1990年代アルジェリア内戦時代、ファッションデザイナーになることを夢見る女子大生が、女性の自由を求めて戦う姿を描いたヒューマンドラマです。
初めて見るアルジェリア映画。女の子たちの群像劇やファッションを題材にした作品が好きなので、本作を見るのを楽しみにしていました。
アルジェリアと聞いて思い出すのは、アルジェリア出身の作家 ヤスミナ・カドラの「昼が夜に負うもの」。乾いたエキゾチックなイメージが強烈に心に残っています。一方で2013年に起きたイスラム系武装組織による日系企業人質事件の衝撃も記憶に新しいです。
イスラム圏で女性の自由が抑圧されていることは認識していたので、冒頭、主人公とその友人が大学寮を抜け出してクラブに遊びに行き、帰りはそこで知り合った男の子たちに車で送ってもらうという展開に、まずはびっくりしました。
主人公のネジュマ(リナ・クードリ)は日頃からヒジャブを身に着けず、開放的な服装をしています。これまで見たサウジアラビア映画の「少女は自転車に乗って」や、イランのアスガル・ファルハーディ監督の作品等と比べて
アルジェリアでは比較的、女性の自由が認められているんだとびっくりしたほどですが、どうやらネジュマのようにはっちゃけている女性は少数派で
現実には、イスラム原理主義者が、女性にヒジャブを身に着けることを強要し、逆らえば武力行使も辞さなかったり、外国語(フランス語)を教える大学教員が授業中に突然拉致されたり、ということが日常的に起こっているようです。

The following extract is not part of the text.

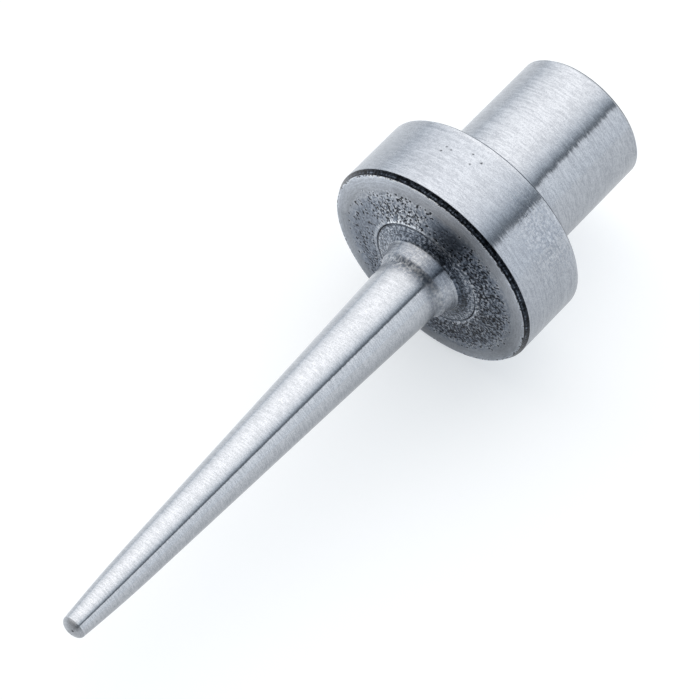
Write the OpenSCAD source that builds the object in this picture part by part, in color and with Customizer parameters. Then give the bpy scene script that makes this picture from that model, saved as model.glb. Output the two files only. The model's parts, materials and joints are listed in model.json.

ファッションデザイナーに憧れているネジュマは、友人たちから頼まれてカラフルなドレスをオーダーメイドで作っていますが、ある不幸な事件を機に、アルジェリアの伝統布、ハイクという白い布を使って、ファッションショーを開くことを決意します。
アルジェリアの社会や女性たちの現実を知ることができ、見てよかったと思いましたが、個人的には今ひとつネジュマに共感することができませんでした。彼女は自己主張が強く、女性の権利に対して過度に反応しすぎます。
誰もが彼女のように強いわけではないのに、ネジュマが女性の権利を強く主張することによって、大切な仲間たちを結果的に危険な目にさらすことになってしまったことに憤りを覚えました。何もイスラム原理主義者にわざわざ狙われるようなことをしなくてもいいのに。
ボーイフレンドといっしょにフランスに移り住み、そこでファッションデザイナーとして成功して、母国の民主化をサポートする方法もあるはず。それを頭ごなしに反論してアルジェリアにいることにこだわることにも疑問を感じました。
もっと冷静で温厚なアプローチによって、抗議するという方法もあったのでは?とちょっと残念に感じてしまいました。